南宫适(1)问于孔子曰:“羿(2)善射,奡(3)荡舟(4),俱不得其死然。禹稷(5)躬稼而有天下。” 夫子不答。南宫适出。
子曰:”君子哉!若人。 尚德哉!若人。”《论语》宪问第十四-5
(1)南宫适:南宫适,又の名を南宫子。西周の賢者。孔子七十二賢の一人と言う説もあり。
(2)羿:中国神話に登場する弓の名手
(3)奡:古代の伝説の力持ち。
(4)荡舟:手で船を揺りうごかす。奡の百人力を形容する言葉。
(5)禹稷:禹は夏朝開国の君子。治水により農業の振興を図った。稷は周朝の始祖。穀物の生産を振興した。
素読文:
南宮适、孔子に問いて曰く:“羿は射を善くし、奡は舟を盪かす。倶に其の死の然るを得ず。禹・稷は躬から稼して天下を有つと。”
夫子答えず。南宮适出ず。

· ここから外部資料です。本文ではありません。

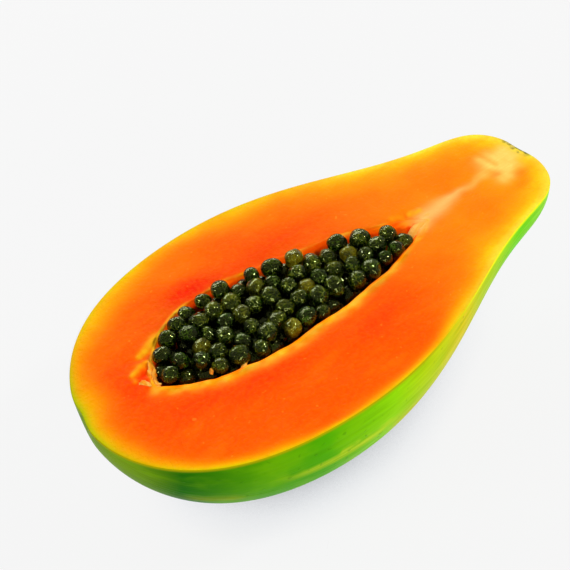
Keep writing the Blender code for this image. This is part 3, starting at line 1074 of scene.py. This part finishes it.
def pulp_finish(mottle):
    """Torn pulp and fibres: pale where the inner skin is, orange where the flesh shows."""
    material, tree, shader = new_finish("torn_pulp", Roughness=0.35)
    tame_gloss(shader, 0.15, (1.0, 0.6, 0.2, 1))
    where = place(tree, "ShaderNodeTexCoord").outputs["Object"]
    colour = ramp(
        tree,
        layer(tree, "pale"),
        ((0.0, on_face(254, 122, 4)), (0.5, on_face(255, 168, 40)), (1.0, on_face(255, 194, 90))),
    )
    lumps = mottling(tree, mottle, where, 700.0, 0.35, 0.65, 3.0)
    colour = cover(tree, share_of(tree, lumps, 0.20), colour, on_face(254, 130, 20))
    tree.links.new(colour, shader.inputs["Base Color"])
    tree.links.new(relief(tree, lumps, 0.00012), shader.inputs["Normal"])
    return material


def skin_finish(mottle, cork):
    """Smooth green skin with fine lengthwise streaks, dark at the blossom end and limier to the stem, partly its
    own colour and partly painted shade and light, and yellow where it ripens.
    """
    material, tree, shader = new_finish("green_skin", Roughness=0.36)
    tame_gloss(shader, 0.005, (0.6, 1.0, 0.2, 1))
    where = layer(tree, "skin_place", vector=True)
    share, turn, from_skin = layer(tree, "lengthwise"), layer(tree, "turn"), layer(tree, "from_skin")
    # Along the fruit: dark green at the blossom end, lime towards the stem; partly the skin's own colour, partly
    # painted shade and light
    colour = ramp(
        tree,
        share,
        (
            (0.00, on_side(112, 142, 2)),
            (0.06, on_side(18, 90, 0)),
            (0.16, on_side(76, 144, 0)),
            (0.28, on_side(74, 158, 0)),
            (0.42, on_side(136, 200, 0)),
            (0.62, on_side(206, 186, 2)),
            (0.84, on_side(100, 204, 6)),
            (1.00, on_side(160, 212, 60)),
        ),
    )
    streaks = mottling(tree, mottle, stretched(tree, where, (0.10, 1.0, 1.0)), 500.0, 0.35, 0.75, 4.0)
    colour = cover(tree, share_of(tree, streaks, 0.28), colour, on_side(54, 124, 0))
    clouds = mottling(tree, mottle, where, 70.0, 0.42, 0.70, 3.0)
    colour = cover(tree, share_of(tree, clouds, 0.26), colour, on_side(136, 190, 2))
    blush = mottling(tree, mottle, where, 28.0, 0.50, 0.72, 2.0)
    away = reckon(tree, "MULTIPLY", blush, fade(tree, from_skin, -34.0, -16.0, 1.0, 0.0))
    colour = cover(tree, share_of(tree, away, 0.8), colour, on_side(230, 176, 8))
    wave = fade(tree, clouds, 0.0, 1.0, -1.2, 1.2)
    bent_turn = reckon(tree, "ADD", turn, wave)
    near_line = fade(tree, bent_turn, -165.0, -162.0)
    near_line = reckon(tree, "MULTIPLY", near_line, fade(tree, bent_turn, -161.6, -157.5, 1.0, 0.0))
    near_line = reckon(tree, "MULTIPLY", near_line, fade(tree, share, 0.17, 0.29))
    near_line = reckon(tree, "MULTIPLY", near_line, fade(tree, share, 0.34, 0.52, 1.0, 0.0))
    near_line = reckon(tree, "MULTIPLY", near_line, fade(tree, streaks, 0.0, 1.0, 0.9, 0.35))
    colour = cover(tree, share_of(tree, near_line, 0.75), colour, on_side(190, 200, 30))
    flecks = mottling(tree, mottle, where, 380.0, 0.66, 0.76, 1.0)
    colour = cover(tree, share_of(tree, flecks, 0.35), colour, on_side(48, 104, 2))
    rind = cover(tree, fade(tree, share, 0.45, 0.75), on_side(158, 150, 2), on_side(226, 222, 20))
    colour = cover(tree, fade(tree, from_skin, -1.8, -0.2), colour, rind)
    colour = corky(tree, cork, colour, on_side(70, 78, 40), on_side(158, 146, 96))
    tree.links.new(colour, shader.inputs["Base Color"])
    normal = relief(tree, streaks, 0.00006)
    normal = relief(tree, flecks, -0.00005, normal)
    tree.links.new(normal, shader.inputs["Normal"])
    tree.links.new(fade(tree, streaks, 0.0, 1.0, 0.30, 0.42), shader.inputs["Roughness"])
    return material


def gel_finish(mottle):
    """Clear wet gel round each seed, faintly green, uneven enough to break up the lights on it."""
    material, tree, shader = new_finish(
        "seed_gel_clear", Base_Color=(0.90, 0.97, 0.50, 1), Roughness=0.03, IOR=1.46, Transmission_Weight=1.0
    )
    shader.inputs["Specular Tint"].default_value = (0.85, 1.0, 0.28, 1)
    where = place(tree, "ShaderNodeTexCoord").outputs["Object"]
    dimples = mottling(tree, mottle, where, 800.0, 0.3, 0.7, 1.0)
    tree.links.new(relief(tree, dimples, 0.00009), shader.inputs["Normal"])
    return material


def kernel_finish(mottle):
    """Wrinkled dark green kernel, with an olive net of ridges; some are olive all over."""
    material, tree, shader = new_finish("seed_kernel_dark", Roughness=0.30)
    tame_gloss(shader, 0.12, (0.8, 1.0, 0.4, 1))
    where = place(tree, "ShaderNodeTexCoord").outputs["Object"]
    tint, painted_lit = layer(tree, "seed_tint"), layer(tree, "seed_painted_lit")
    colour = ramp(
        tree,
        tint,
        (
            (0.00, linear(4, 20, 1)),
            (0.55, linear(20, 44, 1)),
            (0.80, linear(60, 74, 3)),
            (1.00, linear(150, 130, 8)),
        ),
    )
    bends = place(tree, "ShaderNodeTexNoise", Vector=where, Scale=500.0, Detail=2.0)
    bent = place(tree, "ShaderNodeVectorMath", {"operation": "MULTIPLY_ADD"})
    tree.links.new(bends.outputs["Color"], bent.inputs[0])
    bent.inputs[1].default_value = (0.0016, 0.0016, 0.0016)
    tree.links.new(where, bent.inputs[2])
    net = place(tree, "ShaderNodeTexVoronoi", {"feature": "DISTANCE_TO_EDGE"}, Scale=700.0)
    tree.links.new(bent.outputs["Vector"], net.inputs["Vector"])
    veins = fade(tree, net.outputs["Distance"], 0.00, 0.11, 1.0, 0.0)
    clouds = mottling(tree, mottle, where, 300.0, 0.40, 0.60, 3.0)
    net_colour = cover(tree, tint, linear(96, 150, 24), linear(204, 196, 56))
    shown = reckon(tree, "MULTIPLY", veins, fade(tree, clouds, 0.0, 1.0, 0.75, 0.08))
    colour = cover(tree, shown, colour, net_colour)
    colour = cover(tree, share_of(tree, clouds, 0.72), colour, linear(3, 10, 1))
    # Painted light: each kernel is painted lighter on the side that faces up and back, where the lamps' light falls
    lean = place(tree, "ShaderNodeVectorMath", {"operation": "DOT_PRODUCT"})
    tree.links.new(place(tree, "ShaderNodeNewGeometry").outputs["Normal"], lean.inputs[0])
    lean.inputs[1].default_value = PAINTED_LIGHT_DIRECTION
    painted_light = fade(tree, lean.outputs["Value"], 0.60, 0.98, 0.0, 0.20)
    colour = cover(tree, painted_light, colour, cover(tree, tint, linear(84, 140, 20), linear(196, 190, 50)))
    # Painted shade: kernels of seeds low in the heap turn near-black
    colour = cover(tree, painted_lit, linear(3, 7, 1), colour)
    tree.links.new(colour, shader.inputs["Base Color"])
    tree.links.new(relief(tree, veins, 0.00035), shader.inputs["Normal"])
    return material


def bed_finish(mottle):
    material, tree, shader = new_finish("pulp_bed_painted_shade", Roughness=0.4)
    tame_gloss(shader, 0.2, (0.8, 1.0, 0.6, 1))
    where = place(tree, "ShaderNodeTexCoord").outputs["Object"]
    clouds = mottling(tree, mottle, where, 300.0, 0.4, 0.65, 3.0)
    # Painted shade: near-black pulp for the shade under and between the seeds
    colour = cover(tree, clouds, linear(4, 7, 2), linear(18, 20, 6))
    tree.links.new(colour, shader.inputs["Base Color"])
    tree.links.new(relief(tree, clouds, 0.0004), shader.inputs["Normal"])
    return material


# Floor, light and camera

# Name, place, width, height and power of each soft lamp; all aim at the fruit
LAMPS = (
    ("right_softbox", (0.75, -0.45, 0.85), 0.18, 0.18, 7.5),
    ("back_strip", (0.22, 0.78, 0.46), 1.10, 0.30, 6.0),
    ("left_softbox", (-0.85, 0.25, 0.75), 0.25, 0.25, 3.0),
    ("front_fill", (-0.25, -0.85, 0.30), 0.50, 0.30, 3.2),
)
AIR_LIGHT = 0.36


def studio():
    floor_mesh = bpy.data.meshes.new("studio_floor")
    reach = 4.0
    floor_mesh.from_pydata(
        [(-reach, -reach, 0), (reach, -reach, 0), (reach, reach, 0), (-reach, reach, 0)], [], [(0, 1, 2, 3)]
    )
    floor = bpy.data.objects.new("studio_floor", floor_mesh)
    bpy.context.scene.collection.objects.link(floor)
    material, tree, shader = new_finish("studio_white", Roughness=0.9)
    shader.inputs["Base Color"].default_value = (0.04, 0.04, 0.04, 1)
    shader.inputs["Specular IOR Level"].default_value = 0.0
    shader.inputs["Emission Strength"].default_value = 1.0
    # Painted shadow: the floor's glow darkens where the fruit is near, by ambient occlusion
    open_air = place(tree, "ShaderNodeAmbientOcclusion", {"samples": 8}, Distance=0.028)
    painted_floor_shadow = ramp(
        tree,
        open_air.outputs["AO"],
        (
            (0.00, linear(60, 60, 66)),
            (0.16, linear(150, 151, 158)),
            (0.34, linear(223, 225, 229)),
            (0.60, linear(240, 240, 241)),
            (0.90, linear(241, 241, 241)),
        ),
    )
    tree.links.new(painted_floor_shadow, shader.inputs["Emission Color"])
    floor_mesh.materials.append(material)

    world = bpy.data.worlds.new("studio_air")
    bpy.context.scene.world = world
    world.use_nodes = True
    background = world.node_tree.nodes["Background"]
    background.inputs["Color"].default_value = (0.98, 0.98, 1.0, 1)
    background.inputs["Strength"].default_value = AIR_LIGHT

    for name, lamp_place, width, height, power in LAMPS:
        lamp = bpy.data.lights.new(name, "AREA")
        lamp.shape = "RECTANGLE"
        lamp.size = width
        lamp.size_y = height
        lamp.energy = power
        holder = bpy.data.objects.new(name, lamp)
        holder.location = lamp_place
        holder.rotation_euler = (-Vector(lamp_place)).to_track_quat("-Z", "Y").to_euler()
        bpy.context.scene.collection.objects.link(holder)
    bpy.context.scene.view_settings.view_transform = "Standard"


def camera():
    cos, sin = math.cos(REST_TIP), math.sin(REST_TIP)
    turn = np.array(((cos, 0, sin), (0, 1, 0), (-sin, 0, cos)))
    look = turn @ np.array(LOOK)
    look /= np.linalg.norm(look)
    right = np.cross(look, turn @ np.array(UP))
    right /= np.linalg.norm(right)
    up = np.cross(right, look)
    eye = turn @ np.array(EYE) + REST_PLACE
    data = bpy.data.cameras.new("camera")
    data.lens = LENS
    data.clip_start = 0.01
    holder = bpy.data.objects.new("camera", data)
    rows = [[right[k], up[k], -look[k], eye[k]] for k in range(3)]
    holder.matrix_world = Matrix(rows + [[0, 0, 0, 1]])
    bpy.context.scene.collection.objects.link(holder)
    bpy.context.scene.camera = holder


mottle = mottling_group()
cork = cork_group()
pulp = pulp_finish(mottle)
fruit_half(flesh_finish(mottle, cork), skin_finish(mottle, cork))
torn_pulp(pulp)
end_tongue(pulp)
seed_heap(gel_finish(mottle), kernel_finish(mottle), bed_finish(mottle))
studio()
camera()

bpy.context.view_layer.update()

子曰く:“君子なるかな若き人、徳を尚ぶかな若き人。”
解釈:
南宮适が孔子に問うて曰く:“羿は弓の名手であり、奡は大船をゆり動かすほどの大力だが、いずれも非業の最期をとげました。しかるに、禹と稷とはみずから耕作に従事して、ついに天子の位にのぼりました。これについての先生のご感想を承りたいと存じます”
孔子はは答えなかった。南宮适がその場を去ったのち曰く:“あのような人こそ、まことの君子だ。あのような人こそ、まことに徳を尊ぶ人だ”
孔子は直接本人を褒めず、身辺の弟子に「あいつはすごい」と影で褒めて当人に間接的に伝わることを期待していたのでしょうか。